Comme quoi, même dans cette industrie on a encore des gens qui s'intéressent à une localisation bien faite. A moins que l'impact possible sur le marché anglophone ne soit, comme qui dirait, pas jouable.

Commentaires

  • Spay |
    Pour l'anecdote, en ce moment je suis en train de jouer à Infinite Undiscovery, c'est développé par tri-Ace (<3), édité par Square-Enix, le tout financé par Microsoft (pour en faire une exclue), et c'est pas localisé ('fin c'est en anglais juste)...

    En tout cas, j'espère bien en faire mon métier plus tard !

  • Vil |
    Bonne chance Spay, ça m'a tout l'air d'être un sacré boulot de merde ! x)
  • nunus |
    Au passage, la retraduction complète jap => fr de FF7 PC est bientôt terminée ! Le mod sera compatible aveba le jeu original et la version steam/square enix.
  • SFT |
    Je te comprends Spay, je veux aussi en faire mon métier plus tard (même si personnellement je ne veux pas me spécialiser, ce qui me permettra alors de taper dans les autres médias audiovisuels).

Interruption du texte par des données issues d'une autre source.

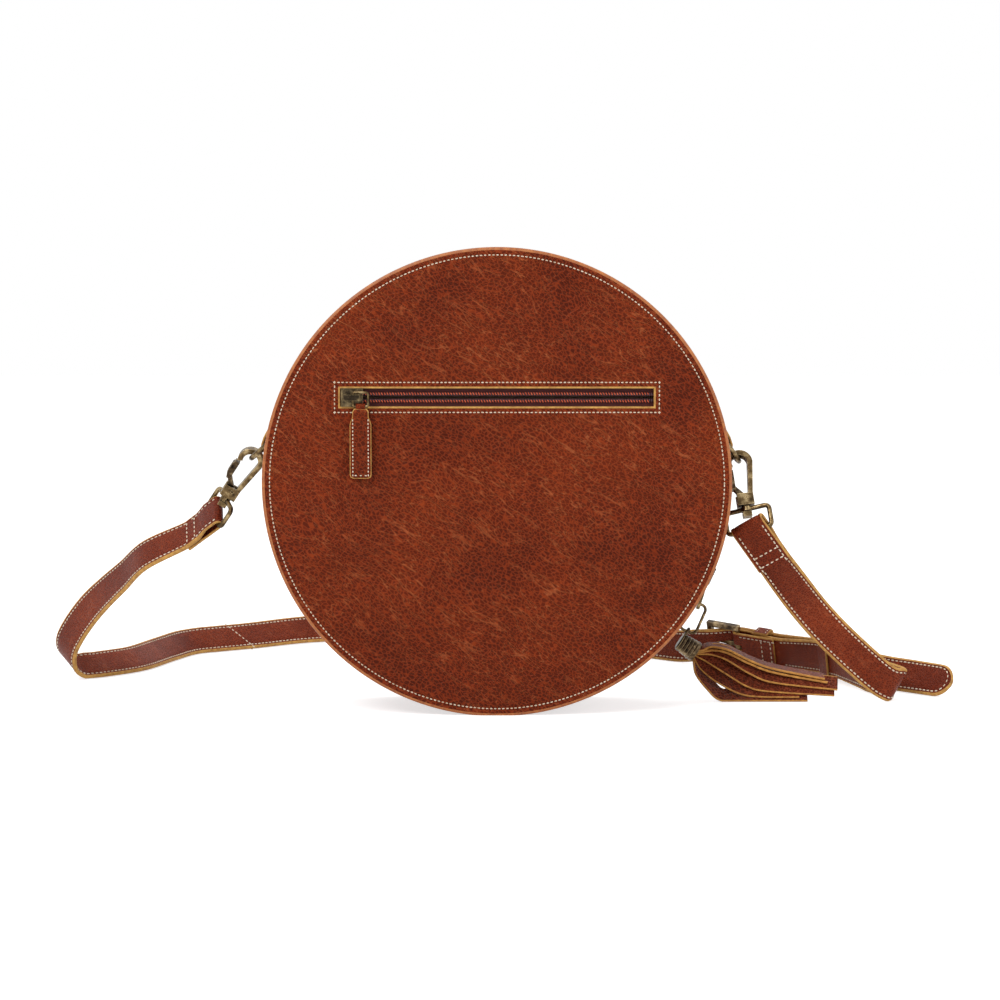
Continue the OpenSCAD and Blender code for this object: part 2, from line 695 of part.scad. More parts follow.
module loop_body() difference() {
    union() {
        translate([0, 0, -loop_seat - loop_h / 2])
            wire_ring(strap_w + 2 * loop_play + loop_wire, loop_h, loop_wire, loop_wire * 0.95);
        translate([0, 0, -loop_seat - loop_wire / 2]) cylinder(r = boss_r, h = loop_wire);
    }
    translate([0, 0, -2 * loop_seat]) cylinder(d = post_d + 2 * bar_gap, h = 4 * loop_seat);
}

// Frames of a strap ring and the strap folded round its far bar: the ring is turned on the hook's axis,
// the strap is tilted round the bar and lies askew in the ring.
function bar_of(axis, branch, turn) = cos(turn) * branch - sin(turn) * cross(axis, branch);
function down_of(axis, bar, tilt) = -cos(tilt) * axis + sin(tilt) * cross(bar, -axis);
fold_in = 5;
hang = 1.9;
turns = [-115, 21];
tilts = [8, 40];
skews = [21, 17];
shift_share = 0.5;

// Left hook: it leans out from the D-ring, and its strap pulls it towards the front
axis_left = unit([0.548, -0.2, 0.812]);
branch_left = square_to([1, 0, 0], axis_left);
swing_left = atan2(axis_left.y, axis_left.z);
wire_left = [-ring_x, ring_y, ring_z] + arc_r * [-cos(swing_left) * sin(ring_lift_left), -sin(swing_left),
                                                -cos(swing_left) * cos(ring_lift_left)];
base_left = wire_left - (hook_l + hang) * axis_left;
bar_left = bar_of(axis_left, branch_left, turns[0]);
down_left = down_of(axis_left, bar_left, tilts[0]);
lead_left = cos(skews[0]) * down_left + sin(skews[0]) * bar_left;
upper_left = cos(skews[0]) * bar_left - sin(skews[0]) * down_left;
far_bar_left = base_left - (loop_seat + loop_h) * axis_left;
fold_left = far_bar_left - fold_in * lead_left + shift_share * fold_in * sin(skews[0]) * upper_left;

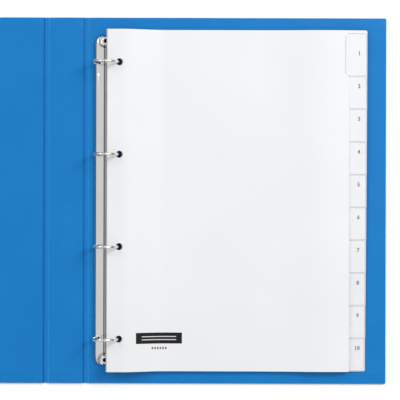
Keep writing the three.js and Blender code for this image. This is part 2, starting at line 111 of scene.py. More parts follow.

    Je vois Halo mentionné dans la liste des exemples de traductions louches et autres contre-sens et ça me surprend un peu. Jusque-là, la saga ne s'en est pas trop mal sorti à ce niveau-là en dépit de quelques erreurs de traduction. C'est jamais facile de traduire un univers (et là je parle également des produits dérivés) et je trouve que les adaptateurs s'en sortent pas trop mal - surtout pour ce qui est des romans, en fait, qui sont plus un recueil de descriptions et de dénominations militaires futuristes fourbes qu'autre chose.
  • BH |
    En fait, ce n'est pas l'univers Sci-fi de Halo qui posait problème. Il s'agissait d'erreurs de traduction ou de fautes de "Français". Dans Halo 2 notamment, on jouait "à propos de [nom de la map]", le dialogue final entre Cortana et le Master flood était un contresens évident qui rendait le tout très fumeux ("Tirez" en traduction littérale de "Shoot").
    Et puis d'autres blagues de cohérence de l'univers avec ce pauvre Master Chief ou les covenants qui changeaient de nom à chaque épisode (Adjudant>Major>Chef).

    Ce n'était pas aussi vilain qu'un MGS, mais c'était quand même un haut niveau d'amateurisme pour une aussi grosse licence.